Strategic initiatives such as geographic expansion, prefabrication and modular construction are improving efficiency and margins. Additionally, a strong balance sheet supports acquisitions and organic investments, positioning Everus for sustained growth.

Everus, a Zacks Rank #2 (Buy) stock, has gained 237.7% over the past year. ECG's earnings estimates have increased for 2026 earnings to $4.16 per share from $3.79 over the past 60 days. The estimated figure indicates 5.3% year-over-year growth for 2026, on 10.9% growth in revenues. The company's earnings surpassed the Zacks Consensus Estimate in all the trailing four quarters, the average surprise being 66.3%.

Simpson: Based in Pleasanton, CA, Simpson provides structural connection solutions for wood, concrete and steel globally. Despite a soft housing backdrop, the company is gaining share and consistently outperforming U.S. housing starts, supported by strong pricing actions, innovation and customer-focused solutions. Growth is being driven by expansion in OEM and off-site construction, rising adoption of mass timber projects and increasing traction in component manufacturing supported by software solutions.

Digital initiatives, including cloud-based platforms, are enhancing customer stickiness. Strategic acquisitions and new product launches further strengthen capabilities. With strong margins, cost-saving initiatives and continued market share gains, Simpson is well-positioned for steady long-term growth.
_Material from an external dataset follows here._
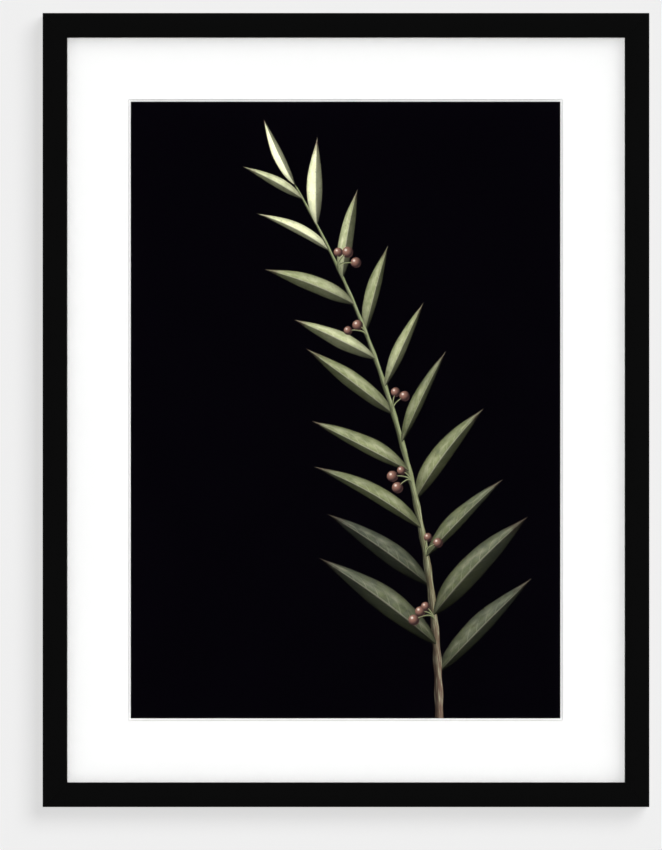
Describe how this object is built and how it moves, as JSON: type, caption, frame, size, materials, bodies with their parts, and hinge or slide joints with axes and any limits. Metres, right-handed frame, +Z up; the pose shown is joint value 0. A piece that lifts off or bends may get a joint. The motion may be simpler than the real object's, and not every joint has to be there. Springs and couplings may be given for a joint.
{
  "type": "framed print",
  "caption": "Upright wall picture in a flat black mitred frame with glazing, a wide white bevelled window mat and a sprig print; sawtooth hanger on the back.",
  "frame": {"origin": "the hanging point: the middle of the nail's shank under the centre notch of the sawtooth hanger, on the wall's plane", "axes": "+Z up, +Y into the wall (the picture faces -Y), +X to the right for someone who faces the picture"},
  "size_m": [0.494, 0.025, 0.6465],
  "materials": {
    "moulding": "black satin lacquer on the front and sides, bare pale wood on the rear face and in the rebate",
    "glazing": "clear polished picture glass",
    "mat_board": "matt white, lightly toothed, with a bright white bevelled core",
    "print_paper": "satin photo paper: black ground with a sprig in pale green and grey green",
    "hinge_tape": "gummed linen tape",
    "mount_board": "off-white board",
    "backing_board": "brown fibre board, smooth face",
    "bright_steel": "zinc plated",
    "black_steel": "blackened spring steel",
    "bumper_rubber": "matt"
  },
  "bodies": {
    "root": {"art_print": "print_paper", "backing_board": "backing_board", "bumper_left": "bumper_rubber", "bumper_right": "bumper_rubber", "glazing": "glazing", "hanger_plate": "bright_steel", "hanger_screw_left": "bright_steel", "hanger_screw_right": "bright_steel", "mount_board": "mount_board", "print_hinge_left": "hinge_tape", "print_hinge_right": "hinge_tape", "rail_bottom": "moulding", "rail_left": "moulding", "rail_right": "moulding", "rail_top": "moulding", "tab_bottom_1": "black_steel", "tab_bottom_2": "black_steel", "tab_bottom_3": "black_steel", "tab_left_1": "black_steel", "tab_left_2": "black_steel", "tab_left_3": "black_steel", "tab_left_4": "black_steel", "tab_right_1": "black_steel", "tab_right_2": "black_steel", "tab_right_3": "black_steel", "tab_right_4": "black_steel", "tab_top_1": "black_steel", "tab_top_2": "black_steel", "tab_top_3": "black_steel", "v_nail_bottom_left_inner": "bright_steel", "v_nail_bottom_left_outer": "bright_steel", "v_nail_bottom_right_inner": "bright_steel", "v_nail_bottom_right_outer": "bright_steel", "v_nail_top_left_inner": "bright_steel", "v_nail_top_left_outer": "bright_steel", "v_nail_top_right_inner": "bright_steel", "v_nail_top_right_outer": "bright_steel", "window_mat": "mat_board"}
  },
  "joints": []
}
Simpson, a Zacks Rank #2 stock, has gained 18.5% over the past year. SSD's earnings estimates have increased for 2026 earnings to $8.97 per share from $8.75 over the past 60 days. The estimated figure indicates 8.9% year-over-year growth for 2026, on 3% growth in revenues. The company's earnings surpassed the Zacks Consensus Estimate in all the trailing four quarters, the average surprise being 6.9%. It currently holds a VGM Score of B.